Search code examples
stanford-nlp

next release of Stanza


I'm interested in the Stanza constituency parser for Italian. In https://stanfordnlp.github.io/stanza/constituency.html it is said that a new release with updated models (including an Italian model trained on the Turin treebank) should have been available in mid-November. Any idea about when the next release of Stanza will appear? Thanks alberto


Solution

  • Technically you can already get it! If you install the dev branch of stanza, you should be able to download an IT parser.

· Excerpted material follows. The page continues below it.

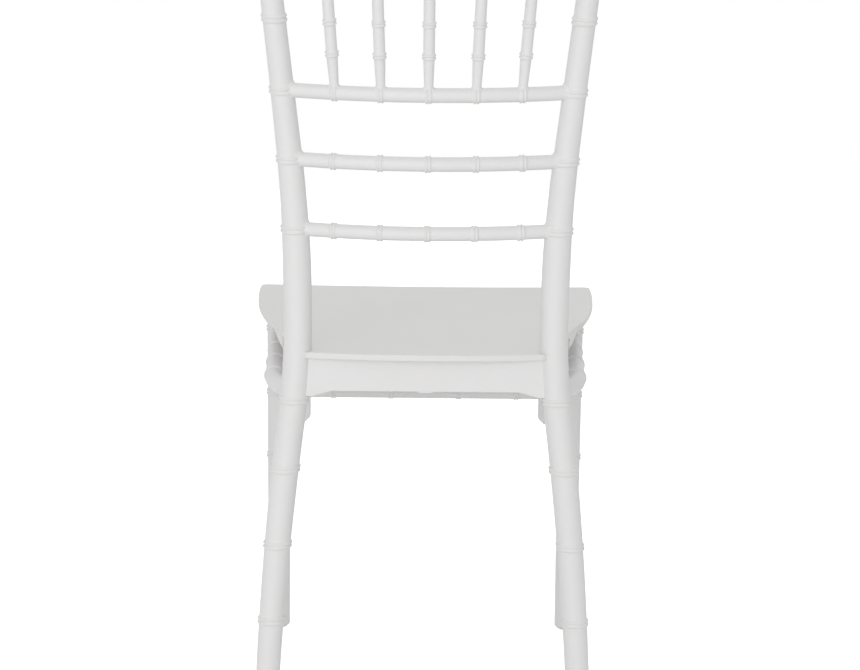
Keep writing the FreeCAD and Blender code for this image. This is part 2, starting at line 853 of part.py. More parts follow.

    pip install git+git://github.com/stanfordnlp/stanza.git@704d90df2418ee199d83c92c16de180aacccf5c0
    
    
    stanza.download("it")
    

    It's trained on the Turin treebank, which has about 4000 trees. If you download the Bert version of the model, it gets over 91 F1 on the Evalita test set (but has a length limit of about 200 words per sentence).

    We might splurge on getting the VIT treebank or something. I've been agitating that we use that budget on Danish or PT or some other language where we have very few users, but it's a hard sell...

    Edit: there's also some scripts included for converting the publicly available Turin trees into brackets. Their MWT annotation style was to repeat the MWT twice in a row, which doesn't doesn't work too well for a task like parsing raw text.